### Exercise instructions:
In the entries below, identify every line with the string "JSON" and copy it.

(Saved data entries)

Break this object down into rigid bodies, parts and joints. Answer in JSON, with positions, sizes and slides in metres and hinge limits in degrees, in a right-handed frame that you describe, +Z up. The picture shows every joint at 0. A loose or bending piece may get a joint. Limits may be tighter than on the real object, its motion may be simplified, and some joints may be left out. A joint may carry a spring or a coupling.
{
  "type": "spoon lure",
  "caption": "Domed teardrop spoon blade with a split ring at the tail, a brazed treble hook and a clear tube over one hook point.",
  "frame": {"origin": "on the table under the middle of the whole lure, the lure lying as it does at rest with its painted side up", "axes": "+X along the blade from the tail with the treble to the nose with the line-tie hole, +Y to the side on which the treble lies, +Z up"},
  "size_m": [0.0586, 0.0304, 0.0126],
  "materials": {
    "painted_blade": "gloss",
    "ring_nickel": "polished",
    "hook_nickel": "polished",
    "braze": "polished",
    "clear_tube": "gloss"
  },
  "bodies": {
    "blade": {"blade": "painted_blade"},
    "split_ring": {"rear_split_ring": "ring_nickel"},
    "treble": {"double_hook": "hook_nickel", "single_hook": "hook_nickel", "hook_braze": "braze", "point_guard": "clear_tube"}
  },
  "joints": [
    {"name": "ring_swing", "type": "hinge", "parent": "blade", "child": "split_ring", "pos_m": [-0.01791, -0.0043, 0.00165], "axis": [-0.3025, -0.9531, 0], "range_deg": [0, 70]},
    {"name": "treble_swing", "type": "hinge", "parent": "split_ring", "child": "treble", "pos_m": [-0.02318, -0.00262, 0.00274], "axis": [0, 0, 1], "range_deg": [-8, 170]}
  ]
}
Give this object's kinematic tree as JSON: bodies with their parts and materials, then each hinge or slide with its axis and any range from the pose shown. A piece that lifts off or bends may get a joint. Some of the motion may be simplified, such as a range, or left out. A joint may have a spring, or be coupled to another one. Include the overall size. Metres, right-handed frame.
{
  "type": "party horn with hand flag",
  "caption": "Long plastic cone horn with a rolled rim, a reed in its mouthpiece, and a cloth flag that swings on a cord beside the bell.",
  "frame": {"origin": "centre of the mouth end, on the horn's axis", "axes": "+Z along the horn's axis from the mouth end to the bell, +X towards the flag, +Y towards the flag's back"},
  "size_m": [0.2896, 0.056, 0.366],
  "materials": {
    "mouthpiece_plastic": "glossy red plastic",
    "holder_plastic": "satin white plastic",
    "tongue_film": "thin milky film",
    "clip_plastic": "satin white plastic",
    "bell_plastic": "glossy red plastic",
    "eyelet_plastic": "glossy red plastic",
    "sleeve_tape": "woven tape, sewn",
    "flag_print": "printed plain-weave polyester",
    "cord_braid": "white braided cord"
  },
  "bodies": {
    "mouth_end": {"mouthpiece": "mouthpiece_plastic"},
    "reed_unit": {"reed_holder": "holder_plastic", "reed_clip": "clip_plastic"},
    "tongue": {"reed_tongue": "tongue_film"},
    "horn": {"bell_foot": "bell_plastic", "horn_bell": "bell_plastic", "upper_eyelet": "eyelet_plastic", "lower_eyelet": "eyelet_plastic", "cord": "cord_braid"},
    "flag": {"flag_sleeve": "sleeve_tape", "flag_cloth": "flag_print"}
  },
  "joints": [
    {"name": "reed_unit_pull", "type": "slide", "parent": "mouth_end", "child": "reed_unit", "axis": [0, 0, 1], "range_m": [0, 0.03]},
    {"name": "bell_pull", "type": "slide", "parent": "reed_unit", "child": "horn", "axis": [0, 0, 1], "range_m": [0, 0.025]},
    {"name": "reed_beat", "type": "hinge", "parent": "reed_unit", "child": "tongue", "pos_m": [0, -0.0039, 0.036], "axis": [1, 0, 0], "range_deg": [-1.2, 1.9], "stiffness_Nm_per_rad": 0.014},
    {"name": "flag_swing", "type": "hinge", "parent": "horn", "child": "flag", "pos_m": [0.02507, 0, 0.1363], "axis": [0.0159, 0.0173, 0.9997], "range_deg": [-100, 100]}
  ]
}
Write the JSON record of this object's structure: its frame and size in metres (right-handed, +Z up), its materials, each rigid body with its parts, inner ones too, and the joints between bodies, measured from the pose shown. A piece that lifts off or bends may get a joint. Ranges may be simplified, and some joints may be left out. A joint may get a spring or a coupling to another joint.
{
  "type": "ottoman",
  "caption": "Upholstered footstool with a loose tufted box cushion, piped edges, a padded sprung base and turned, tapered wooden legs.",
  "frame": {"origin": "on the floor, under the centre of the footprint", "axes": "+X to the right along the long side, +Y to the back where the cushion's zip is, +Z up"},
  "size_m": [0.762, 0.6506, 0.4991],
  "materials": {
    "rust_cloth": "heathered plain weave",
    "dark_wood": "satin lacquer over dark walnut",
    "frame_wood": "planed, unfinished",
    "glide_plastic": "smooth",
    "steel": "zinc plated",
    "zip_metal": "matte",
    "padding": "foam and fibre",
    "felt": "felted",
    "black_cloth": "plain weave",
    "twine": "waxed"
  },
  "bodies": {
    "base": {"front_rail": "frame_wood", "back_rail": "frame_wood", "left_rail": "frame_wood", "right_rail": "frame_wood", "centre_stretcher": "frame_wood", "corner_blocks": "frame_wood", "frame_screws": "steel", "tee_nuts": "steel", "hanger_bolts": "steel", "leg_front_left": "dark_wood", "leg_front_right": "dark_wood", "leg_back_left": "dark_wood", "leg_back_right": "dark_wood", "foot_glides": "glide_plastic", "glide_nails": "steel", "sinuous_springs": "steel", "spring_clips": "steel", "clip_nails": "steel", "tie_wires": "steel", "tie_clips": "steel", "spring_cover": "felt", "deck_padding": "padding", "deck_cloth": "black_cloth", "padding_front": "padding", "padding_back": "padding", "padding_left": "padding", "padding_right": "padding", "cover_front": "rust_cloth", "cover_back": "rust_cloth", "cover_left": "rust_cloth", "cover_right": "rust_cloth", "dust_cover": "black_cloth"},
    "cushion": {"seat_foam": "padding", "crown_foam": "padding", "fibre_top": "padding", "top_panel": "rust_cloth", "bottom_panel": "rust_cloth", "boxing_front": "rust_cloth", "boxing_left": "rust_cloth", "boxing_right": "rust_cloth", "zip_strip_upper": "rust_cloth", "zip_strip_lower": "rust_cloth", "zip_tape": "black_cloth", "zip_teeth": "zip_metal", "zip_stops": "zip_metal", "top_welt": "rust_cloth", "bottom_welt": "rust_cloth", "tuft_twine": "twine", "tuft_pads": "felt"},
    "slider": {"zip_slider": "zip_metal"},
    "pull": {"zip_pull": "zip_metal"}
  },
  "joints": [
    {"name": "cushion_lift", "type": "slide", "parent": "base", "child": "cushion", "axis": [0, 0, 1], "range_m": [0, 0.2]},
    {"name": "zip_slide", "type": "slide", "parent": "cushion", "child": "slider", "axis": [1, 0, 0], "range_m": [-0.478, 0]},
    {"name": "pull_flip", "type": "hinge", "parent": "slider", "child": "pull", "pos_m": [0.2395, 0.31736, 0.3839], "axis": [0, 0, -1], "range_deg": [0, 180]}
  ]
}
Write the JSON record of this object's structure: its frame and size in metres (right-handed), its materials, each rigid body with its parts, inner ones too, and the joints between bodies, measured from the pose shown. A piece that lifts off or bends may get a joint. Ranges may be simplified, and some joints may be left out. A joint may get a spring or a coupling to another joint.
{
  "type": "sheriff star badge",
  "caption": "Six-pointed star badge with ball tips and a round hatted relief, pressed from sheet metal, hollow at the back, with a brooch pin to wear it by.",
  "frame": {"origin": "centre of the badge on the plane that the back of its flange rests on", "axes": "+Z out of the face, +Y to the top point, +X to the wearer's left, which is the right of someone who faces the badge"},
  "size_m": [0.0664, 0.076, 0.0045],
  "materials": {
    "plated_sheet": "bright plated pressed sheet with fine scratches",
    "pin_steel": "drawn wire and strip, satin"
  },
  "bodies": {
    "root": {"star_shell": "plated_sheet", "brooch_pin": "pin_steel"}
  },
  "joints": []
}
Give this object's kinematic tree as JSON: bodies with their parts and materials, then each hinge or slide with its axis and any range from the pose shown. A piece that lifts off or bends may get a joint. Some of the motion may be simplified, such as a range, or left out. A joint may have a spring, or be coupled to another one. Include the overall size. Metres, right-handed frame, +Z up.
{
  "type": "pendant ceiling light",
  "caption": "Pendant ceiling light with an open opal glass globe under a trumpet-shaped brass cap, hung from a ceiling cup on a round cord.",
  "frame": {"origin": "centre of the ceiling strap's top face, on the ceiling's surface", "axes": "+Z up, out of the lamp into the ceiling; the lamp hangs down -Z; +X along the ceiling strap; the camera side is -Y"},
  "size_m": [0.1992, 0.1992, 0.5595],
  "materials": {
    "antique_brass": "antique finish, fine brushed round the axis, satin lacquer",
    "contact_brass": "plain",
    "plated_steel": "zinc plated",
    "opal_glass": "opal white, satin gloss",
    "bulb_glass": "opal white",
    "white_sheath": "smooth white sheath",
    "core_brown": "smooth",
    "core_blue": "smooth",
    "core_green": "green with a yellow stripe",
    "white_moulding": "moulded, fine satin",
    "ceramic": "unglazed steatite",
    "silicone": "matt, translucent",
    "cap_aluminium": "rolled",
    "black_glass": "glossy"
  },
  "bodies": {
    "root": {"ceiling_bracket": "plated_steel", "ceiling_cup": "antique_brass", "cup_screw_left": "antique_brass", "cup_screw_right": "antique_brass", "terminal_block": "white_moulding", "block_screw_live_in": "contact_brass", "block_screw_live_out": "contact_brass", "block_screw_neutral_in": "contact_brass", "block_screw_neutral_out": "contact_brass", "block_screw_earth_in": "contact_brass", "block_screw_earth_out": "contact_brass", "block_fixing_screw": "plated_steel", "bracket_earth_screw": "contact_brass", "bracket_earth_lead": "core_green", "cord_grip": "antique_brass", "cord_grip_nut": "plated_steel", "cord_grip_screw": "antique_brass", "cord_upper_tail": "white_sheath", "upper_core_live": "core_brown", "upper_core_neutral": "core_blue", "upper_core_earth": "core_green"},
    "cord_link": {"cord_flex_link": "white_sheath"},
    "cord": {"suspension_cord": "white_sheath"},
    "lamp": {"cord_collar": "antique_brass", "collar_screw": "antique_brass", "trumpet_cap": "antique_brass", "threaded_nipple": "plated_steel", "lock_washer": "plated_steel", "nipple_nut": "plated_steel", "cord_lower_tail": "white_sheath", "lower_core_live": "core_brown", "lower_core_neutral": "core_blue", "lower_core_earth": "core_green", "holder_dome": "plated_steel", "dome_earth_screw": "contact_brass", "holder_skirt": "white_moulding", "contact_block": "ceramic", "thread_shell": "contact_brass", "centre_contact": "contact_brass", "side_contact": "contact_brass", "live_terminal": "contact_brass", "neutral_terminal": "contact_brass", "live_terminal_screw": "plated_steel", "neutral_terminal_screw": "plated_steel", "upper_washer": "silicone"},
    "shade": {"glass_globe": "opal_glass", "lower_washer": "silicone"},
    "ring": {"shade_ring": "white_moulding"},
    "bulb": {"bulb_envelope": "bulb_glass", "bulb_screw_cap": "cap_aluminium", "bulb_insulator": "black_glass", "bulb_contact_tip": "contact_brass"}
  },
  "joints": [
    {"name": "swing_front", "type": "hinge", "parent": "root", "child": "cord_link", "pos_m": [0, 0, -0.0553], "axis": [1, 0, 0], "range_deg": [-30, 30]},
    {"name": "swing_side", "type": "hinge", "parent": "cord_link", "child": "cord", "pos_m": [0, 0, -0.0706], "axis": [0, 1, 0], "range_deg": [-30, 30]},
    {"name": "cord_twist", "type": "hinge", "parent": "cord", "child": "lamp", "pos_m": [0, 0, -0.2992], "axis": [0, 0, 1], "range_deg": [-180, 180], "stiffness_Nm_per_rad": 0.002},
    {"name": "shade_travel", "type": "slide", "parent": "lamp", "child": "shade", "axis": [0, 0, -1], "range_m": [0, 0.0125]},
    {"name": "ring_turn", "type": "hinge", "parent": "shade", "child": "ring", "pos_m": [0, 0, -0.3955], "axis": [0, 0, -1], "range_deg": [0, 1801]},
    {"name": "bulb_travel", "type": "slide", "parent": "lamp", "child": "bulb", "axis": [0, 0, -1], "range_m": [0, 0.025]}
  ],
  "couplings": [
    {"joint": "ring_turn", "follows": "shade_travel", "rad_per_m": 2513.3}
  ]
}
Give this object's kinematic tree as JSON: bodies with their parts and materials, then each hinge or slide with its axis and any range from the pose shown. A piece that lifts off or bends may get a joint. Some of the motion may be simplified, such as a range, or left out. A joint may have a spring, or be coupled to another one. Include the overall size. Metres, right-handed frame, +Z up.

### Task response:
Break this object down into rigid bodies, parts and joints. Answer in JSON, with positions, sizes and slides in metres and hinge limits in degrees, in a right-handed frame that you describe, +Z up. The picture shows every joint at 0. A loose or bending piece may get a joint. Limits may be tighter than on the real object, its motion may be simplified, and some joints may be left out. A joint may carry a spring or a coupling.
Give this object's kinematic tree as JSON: bodies with their parts and materials, then each hinge or slide with its axis and any range from the pose shown. A piece that lifts off or bends may get a joint. Some of the motion may be simplified, such as a range, or left out. A joint may have a spring, or be coupled to another one. Include the overall size. Metres, right-handed frame.
Write the JSON record of this object's structure: its frame and size in metres (right-handed, +Z up), its materials, each rigid body with its parts, inner ones too, and the joints between bodies, measured from the pose shown. A piece that lifts off or bends may get a joint. Ranges may be simplified, and some joints may be left out. A joint may get a spring or a coupling to another joint.
Write the JSON record of this object's structure: its frame and size in metres (right-handed), its materials, each rigid body with its parts, inner ones too, and the joints between bodies, measured from the pose shown. A piece that lifts off or bends may get a joint. Ranges may be simplified, and some joints may be left out. A joint may get a spring or a coupling to another joint.
Give this object's kinematic tree as JSON: bodies with their parts and materials, then each hinge or slide with its axis and any range from the pose shown. A piece that lifts off or bends may get a joint. Some of the motion may be simplified, such as a range, or left out. A joint may have a spring, or be coupled to another one. Include the overall size. Metres, right-handed frame, +Z up.
Give this object's kinematic tree as JSON: bodies with their parts and materials, then each hinge or slide with its axis and any range from the pose shown. A piece that lifts off or bends may get a joint. Some of the motion may be simplified, such as a range, or left out. A joint may have a spring, or be coupled to another one. Include the overall size. Metres, right-handed frame, +Z up.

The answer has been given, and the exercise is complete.